Pertanyaannya sekarang adalah bagaimana kita bisa menuju ke sana? Jalan menuju Jakarta sebagai welfare-city bukanlah suatu utopia meskipun tidak dapat dikatakan mudah. Beberapa poin di bawah ini diharapkan dapat menjadi terobosan untuk menuju Jakarta sebagi welfare city:
1.Menegaskan komitmen jaminan kesejahteraan dalam bentuk komitmen konstitusional yaitu harus dituangkan dalam bentuk Peraturan Daerah atau Undang-Undang
2. Mendesakkan agenda kebijakan penghematan APBD (Nurhadi, 2008) antara lain:
(i) penciptaan mekanisme anggaran yang dapat menjamin bahwa pengeluaran-pengeluaran pemerintah berada pada tingkat yang wajar; (ii) menghapus kegiatan-kegiatan pejabat publik yang tidak bermanfaat bagi rakyat miskin seperti studi banding dan penelitian yang tidak jelas tujuannya; dan (iii) menghapus duplikasi kegiatan yang dilakukan oleh berbagai instansi.

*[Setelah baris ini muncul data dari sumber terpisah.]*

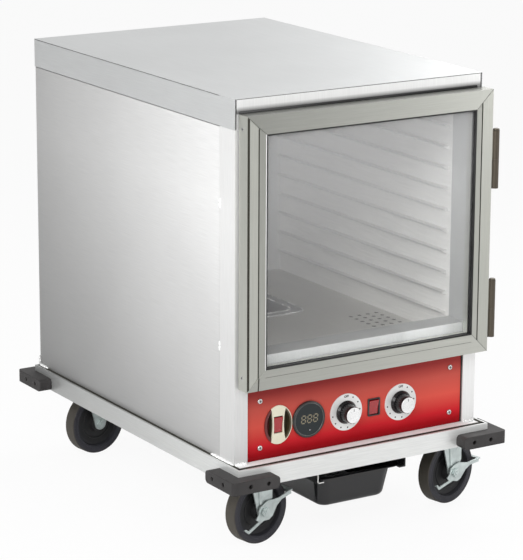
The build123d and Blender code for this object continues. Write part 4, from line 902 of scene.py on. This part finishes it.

Sementara itu, kebijakan penghapusan korupsi dalam APBD meliputi tindak lanjut yang tegas dan memadai atas hasil audit terhadap APBD dan penegakan hukum tanpa pandang bulu atas setiap penyalahgunaan dana APBD.
3. Menggalang partisipasi masyarakat misalnya dunia usaha untuk turut berpartisipasi dalam mendanai jaminan kesejahteraan bagi warga kurang mampu. Namun hal ini mustahil dapat dilakukan sebelum pemerintah daerah mampu membuktikan diri sebagai administrator yang bersih, peduli dan profesional. Bila pemda sudah terbukti mampu mengelola APBD dengan baik dan tepat sasaran seperti tersebut dalam poin 2 di atas, niscaya masayarakat akan berbondong-bondong mendonasikan dana atau bentuk-bentuk kontribusi lainnya kepada pemrintah.

Konsep welfare-city memang sangat ideal dan sejatinya adalah cita-cita Islam yang Rahmatan lil Alamin. Adalah menjadi tanggung jawab PKS sebagai partai dakwah untuk menjadi pengemban pertama dan motor utama dari cita-cita mulia ini. Semoga kemenangan dakwah bisa dimulai dari Jakarta seperti praktik yang terjadi di Turki, sehingga From Istanbul to Turkey akhirnya juga menjadi From Jakarta to Indonesia. Allahu Akbar!!!